Frank W.C. Hersey ’99, an English instructor, gave a talk in Adams in 1935 in which he touched upon the particulars of John Harvard’s history. Hersey purported that John sold the Queen’s Head to fund his journey to the colonies, which would explain the large sum of money Harvard managed to possess upon his death.

This story has a less dramatic finish. The Queen’s Head passed through several owners and even had a brief stint as spillover space for a grammar school before entering the charge of a local brewer, where it remained until it was scheduled for demolition and summarily torn to the ground.

AN EVENING WITH LOKER

While it is difficult to say whether “the Colledge” found the issue of social spaces on campus to be particularly pressing, the Harvard College of 2005 was plagued with an all too familiar issue—fun on campus had been relegated to the few, leaving the many out to starve.

This phenomenon could be observed in Loker Commons, better known today as the basement of Annenberg Hall. In 1992, Katherine Bogdonovich Loker gave the University a $7 million donation to create a new student center. Despite high expectations, the Commons were quickly relegated to a space for problem sets and FlyBy lunches. The Commons were usually barren come the weekend.

With an unhappy and under-partied campus on his mind, then-Dean of the College Benedict H. Gross ’72 set out to revitalize the space. He turned to his current special assistant and recent graduate, Zac Corker ’04, to spearhead the offensive. Corker in turn gathered about him a team of undergraduates, who breathed life back into the dreary campus with the creation of Harvard Pub Nights.

Harvard Pub Nights were to be raucous events, featuring cheap food and drink and live entertainment. Corker’s team partnered with Harvard Student Agencies on the food and Veritas Records on the music. The first Pub Night took a month to plan but turned out to be a massive success.

“Pub Night could quite possibly be one of the best things to happen to the social scene at Harvard in a long time. Cheap beer, live music, food, and lots of friends—it almost sounds like what you might find at a college bar in a college town,” wrote the Crimson in 2005. The first night drew in more than 1,000 attendees. Pub Nights became a biweekly affair, with Corker reporting more than 4,500 total students in attendance at the first five events.

The student body, despite Corker’s triumph, was not ready to stop at Pub Nights. Many took the success of the events as an indication that Loker Commons was ready for much more.

Corker, now wielding the title of “Fun Czar,” agreed. “The success of Pub Nights is a clear indicator that Loker Commons, with the right adjustments, can be a real center for student life,” he wrote in an email in 2005. With support from William C. Kirby, then the dean of the Faculty of Arts and Sciences, and Gross, plans to renovate Loker Commons into a permanent campus pub were put into motion. Riding the momentum of Pub Nights, Corker himself was put in charge of the project.

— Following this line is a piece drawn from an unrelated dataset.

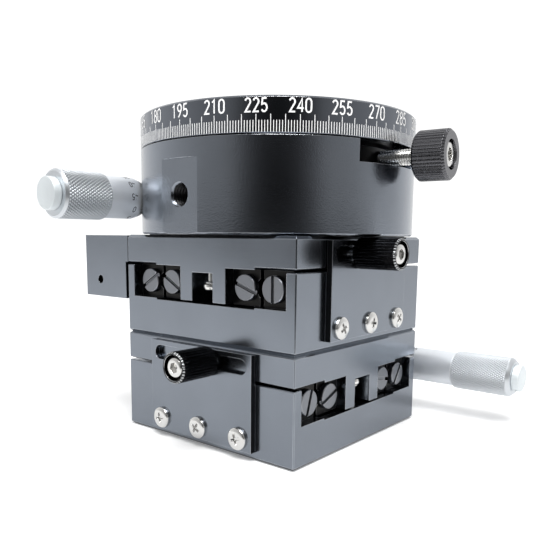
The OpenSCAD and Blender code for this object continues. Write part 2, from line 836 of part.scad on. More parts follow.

With the renovation, the administration doubled down on its vision for a socially vibrant Loker Commons. The pub was to focus on programming and entertainment, boasting food and drink at hours and prices that appealed to the undergraduate community.

With the shadow of the failed Loker Commons renovation looming large, planners were careful and methodical with their preparations. Undergraduates played a role, helping determine the menu and aesthetic, and picking out a signature beer from a local brewery, which was named the “1636.”

The Queen’s Head opened, with ribbon cutting and associated fanfare, on April 19, 2007, to a crowd of just over 700. Menu items, in “floater or blocking group” sizes, ranged from “The Endowment” (appetizer sampler in the shape of an “H”) to “Freedom Fries.” And who would have the honor of the first pint? None other than Nick Stanton, Council Leader of Southwark, who flew in for the ceremony.

LIVE FROM THE PRESENT

Almost nine years later, Stanton and Gross have left, but Harvard remains embroiled in a campus-wide discussion about social spaces. Undergraduate and graduate leadership of final clubs met last spring to discuss ways to help bolster the college’s social scene, and among the meeting notes lay suggestions to expand “social programming at the Queen’s Head pub.”

The pub, almost entirely undergraduate-run, has been making moves for the past year to increase its presence on campus. According to Antonia S. Washington ’18, the Queen’s Head’s Food Manager, undergraduates are a particular focus.

Integrating weekly live music, performed by student bands, into its weekly repertoire, the Queen’s Head stage has seen performers ranging from dorm room names like Black Tie Affair and the Intrinsics to smaller outfits. Other weekly events have ranged from sassy trivia nights to karaoke (which is, unfortunately, done for the semester). In October, in coordination with other groups on campus, the Queen’s Head helped host the Haunted Hall party, complete with costumes.

Has this spike in programming correlated to a spike in pub attendance? “It definitely has,” Frank Zhou ’18, who’s been working at the pub since his freshman year, says, “We still have a long way to go, but we’re making great strides.”

Not only does the bar have offerings for undergraduates, who remain the major focus of event planning, but also for graduates, faculty, and staff. “It’s something really unique that you don’t really see on any other social space on campus,” Zhou says.

Still, attendance may skew towards the younger crowd. It is not atypical for freshmen to appear in the fall and then disappear for good. To combat this, the pub is working towards hosting and running more events that upperclassmen will find appealing.

The issue of social spaces at Harvard will not be solved overnight, by a single Fun Czar, or with the unveiling of a single new establishment. While Loker Commons is still not the bustling campus hub that Loker or Corker imagined, the Queen’s Head remains hard at work to bring about as much positive change as possible.

“I don’t know if we’ve nailed it, but we’re working on that,” Washington says.